- Born: Romilly Dauphin Newman March 6, 1998 (age 28) New York City, U.S.
- Citizenship: United States; France;
- Education: New York University (dropped out) Le Cordon Bleu, Paris
- Occupations: Chef; social media personality; food stylist;
- Relatives: Peter Newman (father); James Newman (brother); Griffin Newman (brother); Marc Brandel (maternal grandfather); Claude Dauphin (maternal step-grandfather); J. D. Beresford (maternal great-grandfather); Elizabeth Beresford (great-aunt);
- Website: romillynewman.com

= Romilly Newman =

American chef, social media personality, and food stylist

Romilly Dauphin Newman (born March 6, 1998) is an American chef, social media personality, and food stylist.
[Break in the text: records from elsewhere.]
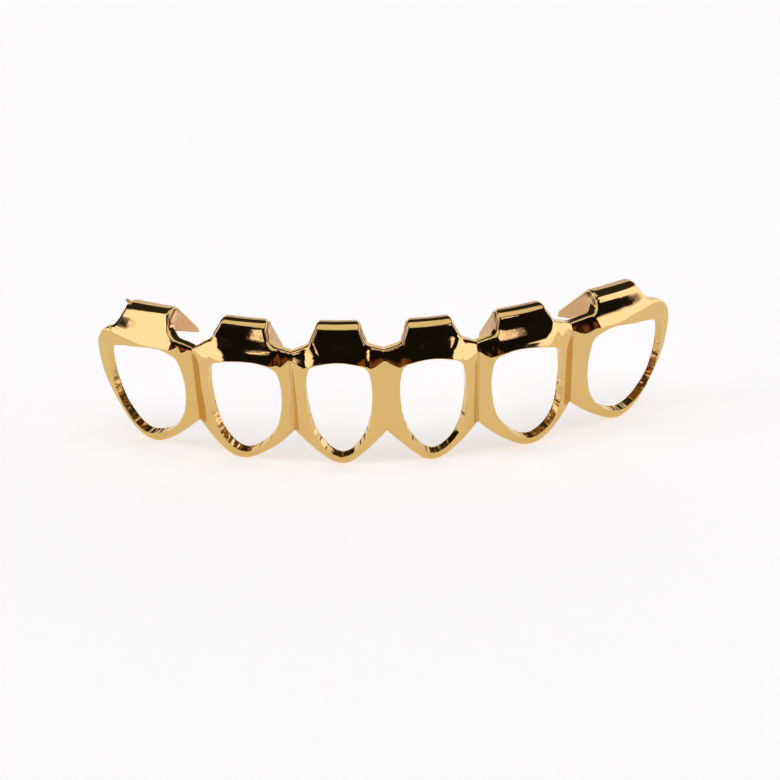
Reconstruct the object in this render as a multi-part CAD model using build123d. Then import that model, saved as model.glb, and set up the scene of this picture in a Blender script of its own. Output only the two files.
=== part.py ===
from build123d import *
import os
from math import cos, hypot, radians, sin, tan
from typing import NamedTuple

# Lower row of six open-face tooth covers, cast in one piece. Millimetres and degrees.
# The row stands on the low points of its rims, biting edge up, labial faces towards -Y.

# Arch, seen from above
ARCH_RADIUS = 23.0             # labial faces, at the height of the rims
GROOVE_DEPTH = 0.8             # grooves between caps, behind the arch radius
INNER_GROOVE_ANGLE = 14.9
OUTER_GROOVE_ANGLE = 31.5
LEFT_END_ANGLE = 50.9
RIGHT_END_ANGLE = 52.7

# Sheet
WALL = 0.6
FLANK_WALL = 0.4               # thinner where the face turns back to a groove
FACE_LEAN = 6.0                # the faces lean outwards on their way up

# Heights above the ground
NOTCH_HEIGHT = 1.9             # underside of each groove
SHOULDER_HEIGHT = 7.8          # where a shoulder meets the side of its tab
CREASE_RISE = 0.2              # crease at the foot of each tab, above the shoulders
BAND_TOP_RUN = 0.8             # the band under the crease, in two slopes
BAND_FOOT_RUN = 0.7
CREASE_HEIGHT = SHOULDER_HEIGHT + CREASE_RISE
BAND_BEND_HEIGHT = CREASE_HEIGHT - BAND_TOP_RUN
BAND_FOOT_HEIGHT = BAND_BEND_HEIGHT - BAND_FOOT_RUN

# Slopes of the side view, measured backwards from upright
BAND_FOOT_TILT = 20.0
BAND_TOP_TILT = 38.0
TAB_TILT = 31.0

# Rounding of the side view
BAND_FOOT_RADIUS = 1.2
BAND_BEND_RADIUS = 2.0
CREST_RADIUS = 0.75

# Tab and hook
TAB_FLARE = 0.6                # each side of a tab spreads by this from crest to shoulder
TAB_CORNER_RADIUS = 0.3
SHOULDER_RADIUS = 0.9
HOOK_ROOT = 0.05               # a hook narrows from this far behind the crest
HOOK_EDGE = 0.25               # height of the edge at its tip
HOOK_TAPER = 0.15              # each side of a hook closes by this towards its tip
HOOK_TIP_RADIUS = 0.35
CHEEK = 0.35                   # metal that closes both sides between a tab and its hook

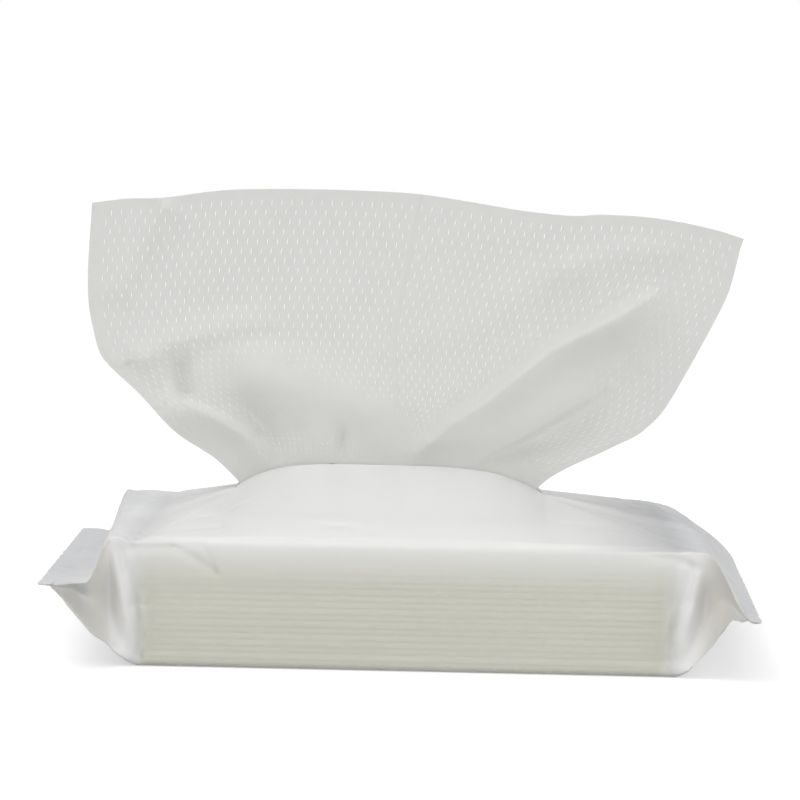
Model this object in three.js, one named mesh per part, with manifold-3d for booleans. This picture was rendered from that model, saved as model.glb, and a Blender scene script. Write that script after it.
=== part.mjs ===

She was referred to as the "Gen-Z Martha Stewart" by Town & Country magazine.

== Life ==
Newman was born March 6, 1998, in New York City, the youngest of three children, to Peter Ross Newman, a film producer, and Antonia Beresford Dauphin, an actress. She grew up in Greenwich Village and was educated at Saint Ann's School in Brooklyn, then attended New York University for one year, followed by culinary training at Le Cordon-Bleu, Paris. As of 2023, Newman was living in Cobble Hill, Brooklyn.

Her two elder brothers are Griffin and James Newman, both of whom have worked as actors. An aunt, Tara Brandel, is a choreographer in Ireland,
while another, Shaena Brandel, is a circus performer and teacher.